On Fri, Sep 12, 2008 at 10:52 AM, dan <[EMAIL PROTECTED]> wrote:

> On Fri, 12 Sep 2008 10:24:58 +0530, Amit Saxena  wrote:
>
> > The only issue with this approach is that two queries needs to be run
> > for the same.
> >
> > Considering the tables containing 1 million (and more) rows, this two
> > pass approach will not be good.
> >
> > What others say ?
>
> It's precisely because you can have so many rows that this 2-pass approach
> is best. In the 1st query, where all your 'where' conditions are processed,
> the database server does all the collecting of the rows ( well, primary
> keys ) that you want in 1 go. Once it's done, that's it ... you only do it
> once. Also because you're only fetching the primary keys and not the entire
> recordset, it's actually quite fast to transfer the keyset from the DB
> server to the client.
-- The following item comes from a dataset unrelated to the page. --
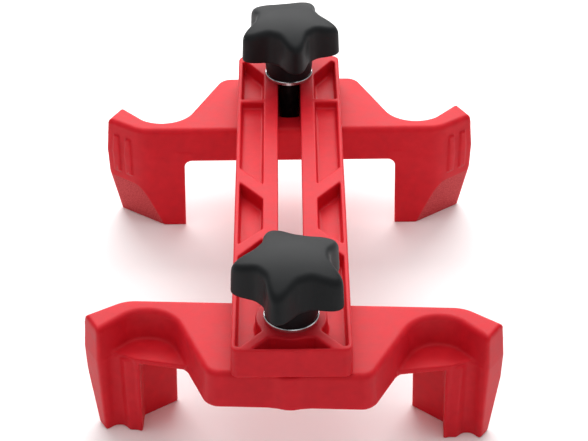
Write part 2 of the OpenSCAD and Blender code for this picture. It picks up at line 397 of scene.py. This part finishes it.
def crossbar(x, y, z):
    """Crossbar with its front boss, the walls leaning in towards the top."""
    lean = WALL_DRAFT * np.maximum(z - JAW_H, 0)
    beam = slab(plan_distance(beam_plan(), x, y) + lean, z, JAW_H - 0.5, BAR_TOP, 0.5, 2.1)
    boss = np.hypot(x, y - BOSS_Y) - BOSS_R + lean
    return join(beam, slab(boss, z, JAW_H, BAR_TOP - 0.3, 0.6, 1.2), 1.2)


def jaw(x, y, z):
    """Jaw below the crossbar, with the fillet in its inner corner."""
    rise = z - JAW_H
    plan = plan_distance(jaw_plan(), x, y) + JAW_DRAFT * np.maximum(-rise, 0)
    body = slab(plan, z, 0, JAW_H + 1, 0.35, 0.3)
    fillet = JAW_FILLET - np.hypot(x - JAW_X + JAW_FILLET, rise + 0.5 + JAW_FILLET)
    near = np.maximum(np.abs(x - JAW_X) - JAW_FILLET, np.abs(rise) - JAW_FILLET - 0.5)
    depth = np.abs(y - (PLATE_IN_Y + SMOOTH_Y) / 2) - (SMOOTH_Y - PLATE_IN_Y) / 2
    return np.minimum(body, np.maximum(np.maximum(fillet, near), depth))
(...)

Also your memory requirements on the DB server are
> MUCH lower as the server only has to hold a list of primary keys ( numeric
> ) in memory, instead of all the rest of the columns as well, which could
> contain strings and other memory-hungry columns. I did extensive testing (
> MySQL, SQL Server, SQLite ) before going down this path, trust me ...
>
> Then you've got an array of indexes ( the keyset ) that you send to the DB
> server ( ie in the where clause ), and it makes accessing all pages *very*
> fast, as you're using the primary keys to fetch data. If you don't do it
> like this, you're making the DB server reprocess your complicated where
> clause each time. If you're got millions of records, this is incredibly CPU
> & memory intensive for the DB server, and not feasible if you've got
> multiple clients hitting the DB server. Also as noted in my previous post,
> if you're not very careful with sorting, you'll can end up getting
> duplicate records.
>
> Anyway, if you find a better way, I'd like to hear it :)
>
> Dan
>

Thanks Dan for the detailed explanation :-).

The benefits of the two-pass approach is now clear to me.